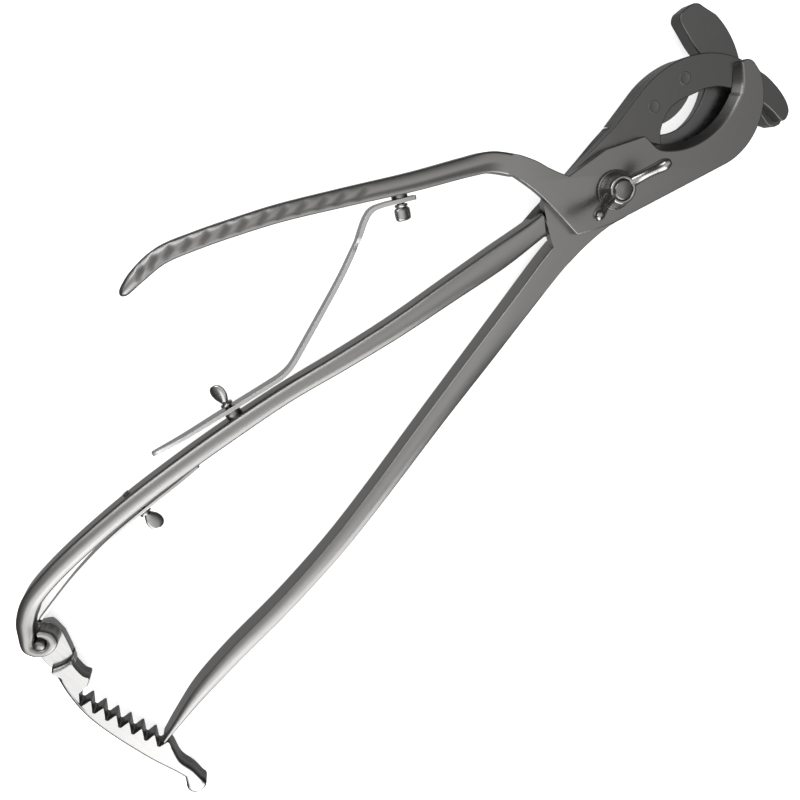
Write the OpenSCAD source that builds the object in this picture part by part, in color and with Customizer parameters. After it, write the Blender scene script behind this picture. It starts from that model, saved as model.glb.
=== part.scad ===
// Three-handled crushing and cutting forceps with a ratchet bar.
// It lies flat. The pivot axis is Z, the jaws point along +X and the origin is
// on the face of the pivot bolt's head, which the tool rests on.
// Two levers cross at the pivot and crush; a third, on top, cuts.

/* [Pivot] */
// Radius of the pivot bolt's shank
shank_r = 5.45; // [5:0.05:6]
// Radius of the threaded stud that the wing nut runs on
stud_r = 4.8; // [4.5:0.1:5]
// Thickness of the bolt's head
head_h = 4; // [3:0.5:5]
// Radial running clearance of the levers on the shank
pivot_gap = 0.05; // [0.02:0.01:0.1]

/* [Layers] */
// Thickness of the rear lap, on the lever that carries the ratchet bar
rear_lap = 7.9; // [7:0.1:8]
// Thickness of the front lap, on the lever with the pointed end
front_lap = 5.3; // [4.5:0.1:5.5]
// Thickness of the cutting plate
knife_plate = 4.5; // [4:0.1:5]
// Depth of the handles, front to back
handle_depth = 14.5; // [12:0.5:14.5]

/* [Ratchet] */
// Angle between neighbouring teeth, seen from the pivot
tooth_pitch = 1.237; // [1.15:0.001:1.25]
// Number of valleys that the lever's point can drop into
valleys = 7; // [5:1:7]
// Radius of the lever's point about the pivot
point_r = 366.2; // [366:0.1:366.4]
// Gap between the point and the tooth crests while the bar is held off
crest_gap = 0.35; // [0.3:0.05:1]
// Depth of a valley
valley_depth = 5; // [4:0.5:5.5]

/* [Springs] */
// Thickness of the two leaves of the V spring
leaf_t = 2; // [1.5:0.1:2.2]
// Width of the leaves
leaf_w = 9; // [7:0.5:9]
// Thickness of the ratchet bar's spring
bar_leaf_t = 1.6; // [1.2:0.1:1.6]

/* [Screws] */
// Radius of the thumb screws' shanks
screw_r = 1.9; // [1.6:0.1:2]
// Width of a thumb screw's flat head
spade_w = 8; // [6:0.5:8.5]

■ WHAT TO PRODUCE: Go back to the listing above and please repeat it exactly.

■ ANSWER TO THE EXERCISE:
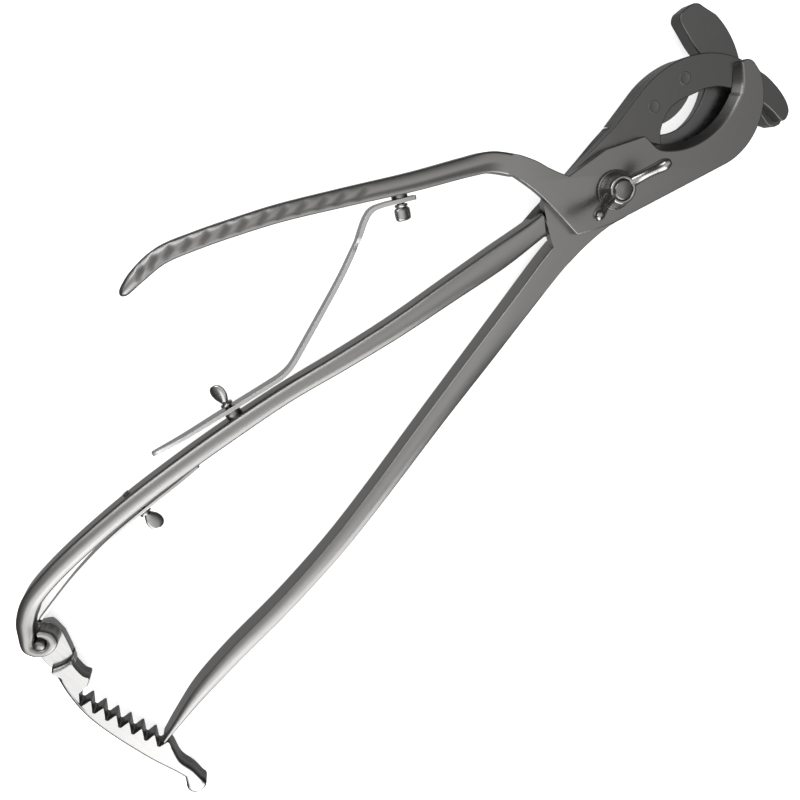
Write the OpenSCAD source that builds the object in this picture part by part, in color and with Customizer parameters. After it, write the Blender scene script behind this picture. It starts from that model, saved as model.glb.
=== part.scad ===
// Three-handled crushing and cutting forceps with a ratchet bar.
// It lies flat. The pivot axis is Z, the jaws point along +X and the origin is
// on the face of the pivot bolt's head, which the tool rests on.
// Two levers cross at the pivot and crush; a third, on top, cuts.

/* [Pivot] */
// Radius of the pivot bolt's shank
shank_r = 5.45; // [5:0.05:6]
// Radius of the threaded stud that the wing nut runs on
stud_r = 4.8; // [4.5:0.1:5]
// Thickness of the bolt's head
head_h = 4; // [3:0.5:5]
// Radial running clearance of the levers on the shank
pivot_gap = 0.05; // [0.02:0.01:0.1]

/* [Layers] */
// Thickness of the rear lap, on the lever that carries the ratchet bar
rear_lap = 7.9; // [7:0.1:8]
// Thickness of the front lap, on the lever with the pointed end
front_lap = 5.3; // [4.5:0.1:5.5]
// Thickness of the cutting plate
knife_plate = 4.5; // [4:0.1:5]
// Depth of the handles, front to back
handle_depth = 14.5; // [12:0.5:14.5]

/* [Ratchet] */
// Angle between neighbouring teeth, seen from the pivot
tooth_pitch = 1.237; // [1.15:0.001:1.25]
// Number of valleys that the lever's point can drop into
valleys = 7; // [5:1:7]
// Radius of the lever's point about the pivot
point_r = 366.2; // [366:0.1:366.4]
// Gap between the point and the tooth crests while the bar is held off
crest_gap = 0.35; // [0.3:0.05:1]
// Depth of a valley
valley_depth = 5; // [4:0.5:5.5]

/* [Springs] */
// Thickness of the two leaves of the V spring
leaf_t = 2; // [1.5:0.1:2.2]
// Width of the leaves
leaf_w = 9; // [7:0.5:9]
// Thickness of the ratchet bar's spring
bar_leaf_t = 1.6; // [1.2:0.1:1.6]

/* [Screws] */
// Radius of the thumb screws' shanks
screw_r = 1.9; // [1.6:0.1:2]
// Width of a thumb screw's flat head
spade_w = 8; // [6:0.5:8.5]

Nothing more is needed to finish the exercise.